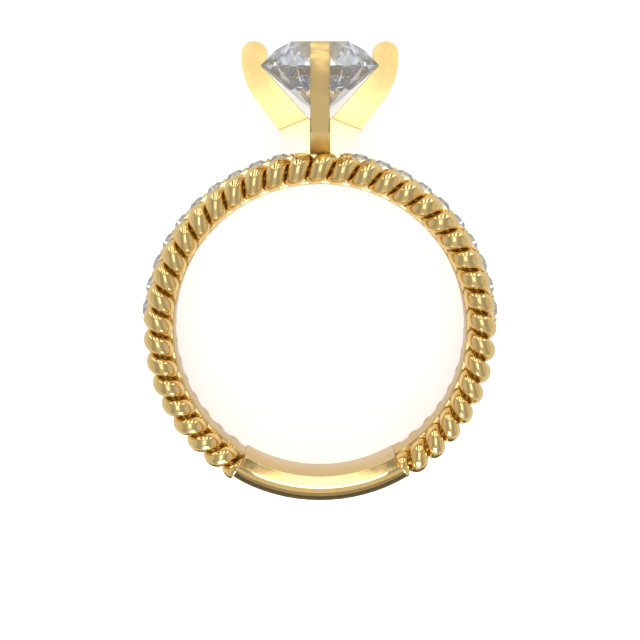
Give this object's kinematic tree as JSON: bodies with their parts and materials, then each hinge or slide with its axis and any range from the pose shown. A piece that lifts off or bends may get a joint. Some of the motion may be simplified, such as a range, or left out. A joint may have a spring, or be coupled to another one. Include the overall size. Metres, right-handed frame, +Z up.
{
  "type": "twisted shank ring",
  "caption": "Ring with a shank of twisted ropes edging a row of small pavé stones, a plain half-round bar at the bottom and a round centre stone in four tapering prongs.",
  "frame": {"origin": "centre of the bounding box's bottom face, on the table that the ring lies on", "axes": "+Z up; the ring lies on its side with its front face up, leaning about 5 degrees, +Y towards the centre stone, +X to the right as the front face is seen with the stone at the top"},
  "size_m": [0.0202, 0.0264, 0.0087],
  "materials": {
    "gold": "polished yellow gold",
    "diamond": "cut and polished"
  },
  "bodies": {
    "root": {"band": "gold", "front_rope": "gold", "back_rope": "gold", "sizing_bar": "gold", "head": "gold", "centre_stone": "diamond", "accent_stone_01": "diamond", "accent_stone_02": "diamond", "accent_stone_03": "diamond", "accent_stone_04": "diamond", "accent_stone_05": "diamond", "accent_stone_06": "diamond", "accent_stone_07": "diamond", "accent_stone_08": "diamond", "accent_stone_09": "diamond", "accent_stone_10": "diamond", "accent_stone_11": "diamond", "accent_stone_12": "diamond", "accent_stone_13": "diamond", "accent_stone_14": "diamond", "accent_stone_15": "diamond", "accent_stone_16": "diamond", "accent_stone_17": "diamond", "accent_stone_18": "diamond", "accent_stone_19": "diamond", "accent_stone_20": "diamond"}
  },
  "joints": []
}
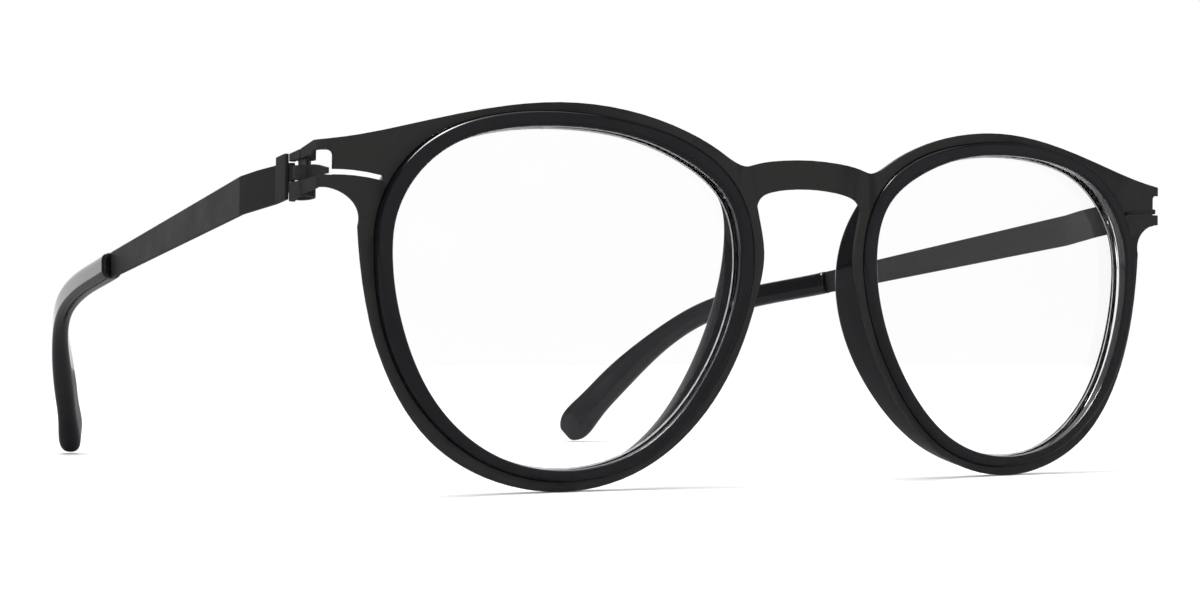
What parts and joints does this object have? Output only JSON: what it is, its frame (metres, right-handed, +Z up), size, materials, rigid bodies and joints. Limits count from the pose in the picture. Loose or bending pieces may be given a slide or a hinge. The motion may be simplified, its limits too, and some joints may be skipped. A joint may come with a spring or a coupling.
{
  "type": "eyeglasses",
  "caption": "Round eyeglasses with a matte black sheet-steel front, glossy dark acetate rim inserts, clear lenses and screwless folding temples.",
  "frame": {"origin": "middle of the bottom of the bounding box, where the rims and the temple tips stand on the floor", "axes": "+X is the viewer's right when looking at the front, +Y runs from the front back to the temple tips, +Z is up"},
  "size_m": [0.1354, 0.1376, 0.0463],
  "materials": {
    "front_steel": "matte",
    "temple_steel": "satin",
    "spring_steel": "satin",
    "acetate": "gloss",
    "lens": "gloss"
  },
  "bodies": {
    "frame": {"front_frame": "front_steel", "rim_insert_right": "acetate", "rim_insert_left": "acetate", "lens_right": "lens", "lens_left": "lens", "hinge_pin_right": "spring_steel", "hinge_pin_left": "spring_steel"},
    "arm_right": {"temple_right": "temple_steel", "hinge_clip_right": "temple_steel", "temple_tip_right": "acetate"},
    "arm_left": {"temple_left": "temple_steel", "hinge_clip_left": "temple_steel", "temple_tip_left": "acetate"}
  },
  "joints": [
    {"name": "hinge_right", "type": "hinge", "parent": "frame", "child": "arm_right", "pos_m": [0.0655, -0.0583, 0.03735], "axis": [0, -0.0175, 0.9998], "range_deg": [0, 84]},
    {"name": "hinge_left", "type": "hinge", "parent": "frame", "child": "arm_left", "pos_m": [-0.0655, -0.0583, 0.03735], "axis": [0, 0.0175, -0.9998], "range_deg": [0, 76]}
  ]
}
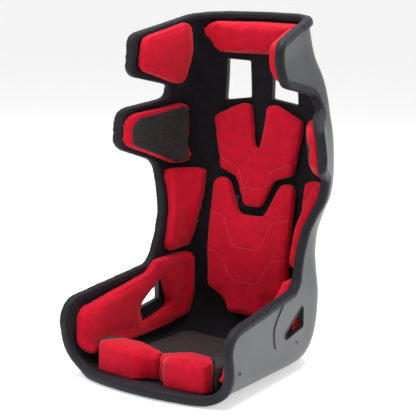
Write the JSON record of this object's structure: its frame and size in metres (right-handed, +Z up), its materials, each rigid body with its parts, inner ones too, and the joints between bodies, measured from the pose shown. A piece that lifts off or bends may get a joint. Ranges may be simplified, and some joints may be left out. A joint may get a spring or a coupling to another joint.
{
  "type": "racing seat",
  "caption": "Fixed-back racing bucket seat: laminated shell with head and shoulder wings, fabric trim, padded rim and removable red pads.",
  "frame": {"origin": "middle of the overall width and depth, on the floor under the pan", "axes": "+Z up, the seated person faces -Y, +X is the seated person's left"},
  "size_m": [0.6278, 0.5591, 0.884],
  "materials": {
    "shell_laminate": "satin grey moulded laminate",
    "trim_fabric": "near-black velour on thin foam",
    "roll_fabric": "charcoal velour over a foam bead",
    "pad_fabric": "crimson stretch velour over foam",
    "grip_fabric": "dark grainy non-slip fabric",
    "insert_steel": "zinc plated",
    "plate_steel": "plain steel strip",
    "rubber_edging": "matt black",
    "tape": "black hook-and-loop tape"
  },
  "bodies": {
    "root": {"shell": "shell_laminate", "interior_trim": "trim_fabric", "edge_roll": "roll_fabric", "mount_inserts": "insert_steel", "mount_plates": "plate_steel", "side_pad_hook_tape": "tape", "crotch_slot_binding": "rubber_edging", "harness_slot_binding_left": "rubber_edging", "lap_slot_binding_left": "rubber_edging", "head_side_pad_left": "pad_fabric", "shoulder_pad_left": "pad_fabric", "rib_pad_left": "pad_fabric", "hip_pad_left": "pad_fabric", "shoulder_grip_panel_left": "grip_fabric", "harness_slot_binding_right": "rubber_edging", "lap_slot_binding_right": "rubber_edging", "head_side_pad_right": "pad_fabric", "shoulder_pad_right": "pad_fabric", "rib_pad_right": "pad_fabric", "hip_pad_right": "pad_fabric", "shoulder_grip_panel_right": "grip_fabric", "head_pad_hook_tape": "tape", "upper_back_pad_hook_tape": "tape", "lower_back_pad_hook_tape": "tape", "seat_cushion_hook_tape": "tape"},
    "head_pad": {"head_pad": "pad_fabric", "head_pad_loop_tape": "tape"},
    "upper_back_pad": {"upper_back_pad": "pad_fabric", "upper_back_pad_loop_tape": "tape"},
    "lower_back_pad": {"lower_back_pad": "pad_fabric", "lower_back_pad_loop_tape": "tape"},
    "seat_cushion": {"leg_cushion": "pad_fabric", "base_pad": "grip_fabric", "seat_cushion_loop_tape": "tape"}
  },
  "joints": [
    {"name": "head_pad_pull", "type": "slide", "parent": "root", "child": "head_pad", "axis": [0, -1, 0], "range_m": [0, 0.12]},
    {"name": "upper_back_pad_pull", "type": "slide", "parent": "root", "child": "upper_back_pad", "axis": [0, -1, 0], "range_m": [0, 0.12]},
    {"name": "lower_back_pad_pull", "type": "slide", "parent": "root", "child": "lower_back_pad", "axis": [0, -1, 0], "range_m": [0, 0.03]},
    {"name": "seat_cushion_lift", "type": "slide", "parent": "root", "child": "seat_cushion", "axis": [0, 0, 1], "range_m": [0, 0.15]}
  ]
}
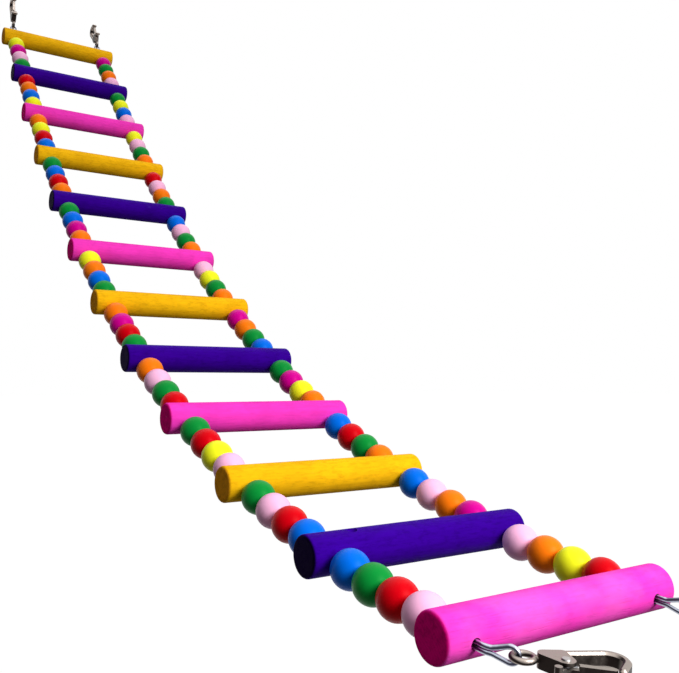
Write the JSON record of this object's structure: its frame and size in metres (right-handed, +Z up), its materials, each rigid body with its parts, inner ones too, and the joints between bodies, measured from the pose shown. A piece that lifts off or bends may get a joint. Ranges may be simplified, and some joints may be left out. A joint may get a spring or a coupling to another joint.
{
  "type": "bird ladder",
  "caption": "Flexible hanging ladder for birds: dyed wooden rungs on two side wires, lacquered wooden beads between the rungs and a sprung clasp at each corner.",
  "frame": {"origin": "midway between the two upper wire eyes, at the middle of the wire where the clasps hang on it", "axes": "+X from the upper end towards the lower end, +Y across the rungs to the right for someone who faces the lower end and looks up the ladder, +Z up"},
  "size_m": [0.6697, 0.1098, 0.4377],
  "materials": {
    "rung_yellow": "dyed hardwood, matt, straight faint grain",
    "rung_purple": "dyed hardwood, matt, straight faint grain",
    "rung_pink": "dyed hardwood, matt, straight faint grain",
    "bead_red": "turned wood, glossy opaque lacquer",
    "bead_green": "turned wood, glossy opaque lacquer",
    "bead_blue": "turned wood, glossy opaque lacquer",
    "bead_yellow": "turned wood, glossy opaque lacquer",
    "bead_pink": "turned wood, glossy opaque lacquer",
    "bead_orange": "turned wood, glossy opaque lacquer",
    "bead_magenta": "turned wood, glossy opaque lacquer",
    "side_wire": "drawn galvanised steel wire, satin",
    "clasp_metal": "nickel-plated die-cast zinc, polished",
    "trigger_metal": "nickel-plated, polished",
    "rivet_metal": "steel, satin",
    "spring_steel": "spring wire, bright"
  },
  "bodies": {
    "ladder": {"rung_1": "rung_yellow", "rung_2": "rung_purple", "rung_3": "rung_pink", "rung_4": "rung_yellow", "rung_5": "rung_purple", "rung_6": "rung_pink", "rung_7": "rung_yellow", "rung_8": "rung_purple", "rung_9": "rung_pink", "rung_10": "rung_yellow", "rung_11": "rung_purple", "rung_12": "rung_pink", "left_side_wire": "side_wire", "right_side_wire": "side_wire", "left_beads_red": "bead_red", "left_beads_green": "bead_green", "left_beads_blue": "bead_blue", "left_beads_yellow": "bead_yellow", "left_beads_pink": "bead_pink", "left_beads_orange": "bead_orange", "left_beads_magenta": "bead_magenta", "right_beads_red": "bead_red", "right_beads_green": "bead_green", "right_beads_blue": "bead_blue", "right_beads_yellow": "bead_yellow", "right_beads_pink": "bead_pink", "right_beads_orange": "bead_orange", "right_beads_magenta": "bead_magenta"},
    "upper_left_clasp": {"upper_left_clasp": "clasp_metal", "upper_left_rivet": "rivet_metal", "upper_left_spring": "spring_steel"},
    "upper_left_trigger": {"upper_left_trigger": "trigger_metal"},
    "upper_right_clasp": {"upper_right_clasp": "clasp_metal", "upper_right_rivet": "rivet_metal", "upper_right_spring": "spring_steel"},
    "upper_right_trigger": {"upper_right_trigger": "trigger_metal"},
    "lower_left_clasp": {"lower_left_clasp": "clasp_metal", "lower_left_rivet": "rivet_metal", "lower_left_spring": "spring_steel"},
    "lower_left_trigger": {"lower_left_trigger": "trigger_metal"},
    "lower_right_clasp": {"lower_right_clasp": "clasp_metal", "lower_right_rivet": "rivet_metal", "lower_right_spring": "spring_steel"},
    "lower_right_trigger": {"lower_right_trigger": "trigger_metal"}
  },
  "joints": [
    {"name": "upper_left_swing", "type": "hinge", "parent": "ladder", "child": "upper_left_clasp", "pos_m": [0, -0.0392, 0], "axis": [0, 1, 0], "range_deg": [-106, 65]},
    {"name": "upper_left_open", "type": "hinge", "parent": "upper_left_clasp", "child": "upper_left_trigger", "pos_m": [0.00156, -0.0392, 0.01178], "axis": [0, -1, 0], "range_deg": [0, 26], "stiffness_Nm_per_rad": 0.002, "springref_deg": -22.92},
    {"name": "upper_right_swing", "type": "hinge", "parent": "ladder", "child": "upper_right_clasp", "pos_m": [0, 0.0392, 0], "axis": [0, 1, 0], "range_deg": [-83, 88]},
    {"name": "upper_right_open", "type": "hinge", "parent": "upper_right_clasp", "child": "upper_right_trigger", "pos_m": [-0.00317, 0.0392, 0.01145], "axis": [0, -1, 0], "range_deg": [0, 26], "stiffness_Nm_per_rad": 0.002, "springref_deg": -22.92},
    {"name": "lower_left_swing", "type": "hinge", "parent": "ladder", "child": "lower_left_clasp", "pos_m": [0.62711, -0.03548, -0.40482], "axis": [0.0872, 0, 0.9962], "range_deg": [-103, 55]},
    {"name": "lower_left_open", "type": "hinge", "parent": "lower_left_clasp", "child": "lower_left_trigger", "pos_m": [0.63733, -0.02947, -0.40571], "axis": [0.0872, 0, 0.9962], "range_deg": [0, 26], "stiffness_Nm_per_rad": 0.002, "springref_deg": -22.92},
    {"name": "lower_right_swing", "type": "hinge", "parent": "ladder", "child": "lower_right_clasp", "pos_m": [0.62652, 0.04171, -0.40477], "axis": [0.0872, 0, 0.9962], "range_deg": [-106, 70]},
    {"name": "lower_right_open", "type": "hinge", "parent": "lower_right_clasp", "child": "lower_right_trigger", "pos_m": [0.63793, 0.04486, -0.40576], "axis": [0.0872, 0, 0.9962], "range_deg": [0, 26], "stiffness_Nm_per_rad": 0.002, "springref_deg": -22.92}
  ]
}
================================
→ **Directions for this task**
Reproduce every line of the listing above in which the string "object" appears.

→ **Response for this exercise**
Give this object's kinematic tree as JSON: bodies with their parts and materials, then each hinge or slide with its axis and any range from the pose shown. A piece that lifts off or bends may get a joint. Some of the motion may be simplified, such as a range, or left out. A joint may have a spring, or be coupled to another one. Include the overall size. Metres, right-handed frame, +Z up.
What parts and joints does this object have? Output only JSON: what it is, its frame (metres, right-handed, +Z up), size, materials, rigid bodies and joints. Limits count from the pose in the picture. Loose or bending pieces may be given a slide or a hinge. The motion may be simplified, its limits too, and some joints may be skipped. A joint may come with a spring or a coupling.
Write the JSON record of this object's structure: its frame and size in metres (right-handed, +Z up), its materials, each rigid body with its parts, inner ones too, and the joints between bodies, measured from the pose shown. A piece that lifts off or bends may get a joint. Ranges may be simplified, and some joints may be left out. A joint may get a spring or a coupling to another joint.
Write the JSON record of this object's structure: its frame and size in metres (right-handed, +Z up), its materials, each rigid body with its parts, inner ones too, and the joints between bodies, measured from the pose shown. A piece that lifts off or bends may get a joint. Ranges may be simplified, and some joints may be left out. A joint may get a spring or a coupling to another joint.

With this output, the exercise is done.